The code will work fine if instead of SaveAsTextFile, we call .Collect() and simply loop over to print the output is console.

This is why I believe the anonymous function is called somewhere inside SaveAsTextFile.

skaarthik commented 7 years ago

I think what you pass to ForeachRDD is the anonymous method that is not marked serializable in compiler-generated class. Try moving that to a method in a [serializable] class and use that method when calling ForeachRDD. That might fix the issue.

Use PiHelper from examples as a reference.

PerthCharern commented 7 years ago

@skaarthik So I removed all the processing from the Map function (apart from Encoding.UTF8.GetString which is needed to get from byte[] to string) and I'm still getting the same error. Basically, here's my code right now:

                    var stream = EventHubsUtils.CreateUnionStream( ssc, eventhubsParams.Select( v => new Tuple<string, string>( v.Key, v.Value ) ) );
                    DStream<string> timestampEntries = stream
                        .Map( timestamp => Encoding.UTF8.GetString( timestamp ) )

                    timestampEntries.ForeachRDD(
                        rdd =>
                        {
                            rdd.SaveAsTextFile( $"{outputPath}/output" );
                        });

If I do this instead of SaveAsTextFile, everything works ok.

                    timestampEntries.ForeachRDD(
                        rdd =>
                        {
                            foreach ( string timestamp in rdd.Collect() )
                            {
                                Console.WriteLine(timestamp);
                            }

                            //rdd.SaveAsTextFile( $"{outputPath}/output" );
                        });

Does this mean that it's either something in SaveAsTextFile or Encoding.UTF8.GetString that's not serializable? I am a little unclear on how to verify that at the moment, but I'll keep looking...

skaarthik commented 7 years ago

Did you try creating a non-anonymous method to use with Map method and in ForEachRDD methods?

unruledboy commented 6 years ago

Exact same problem here, I call and serialize like the following as you advised in the other issue according to the Pi example.

I looks like any .net function call in ForeachRDD regardless wrapped in serializable class or not will result in this error. Any idea?

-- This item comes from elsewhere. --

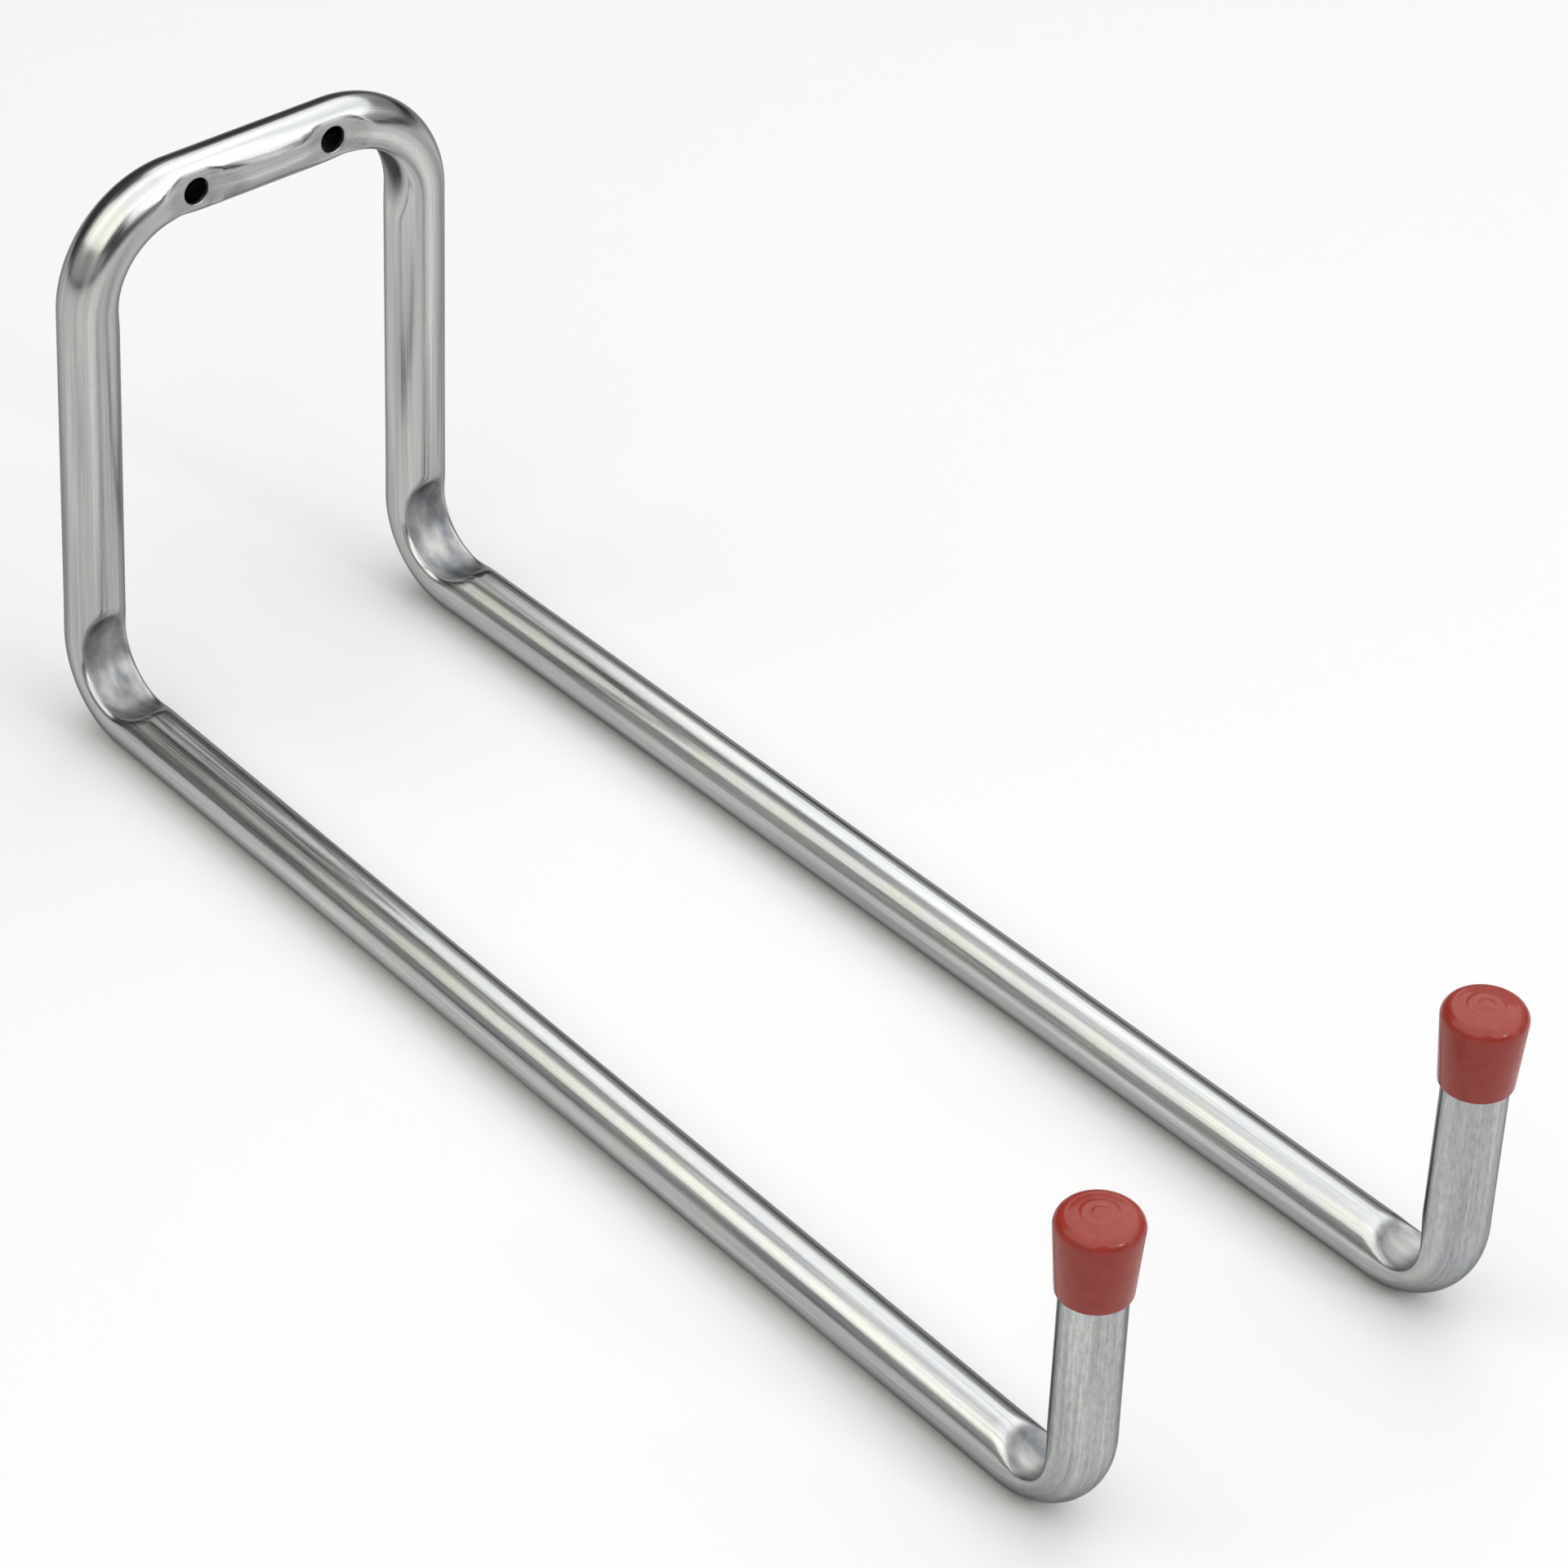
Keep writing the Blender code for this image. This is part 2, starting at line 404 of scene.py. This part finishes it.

countByLogLevelAndTime.ForeachRDD(countByLogLevel =>
                {
                    //countByLogLevel.SaveAsTextFile(string.Format("{0}/{1}", appOutputPath, Guid.NewGuid()));
                    foreach (var logCount in countByLogLevel.Collect())
                    {
                        new Saver().Save(appOutputPath, logCount);
                        Console.WriteLine($"detailed log:{logCount}");
                    }
                });

        [Serializable]
        private class Saver
        {
            public void Save(string path, string log)
            {
                //Console.WriteLine(string.Format("{0}\\{1}"));
                File.WriteAllText(string.Format("{0}\\{1}", path, Guid.NewGuid()), log);
            }
        }
purefunkce commented 6 years ago

I am having same issues. Using mono5 on linux.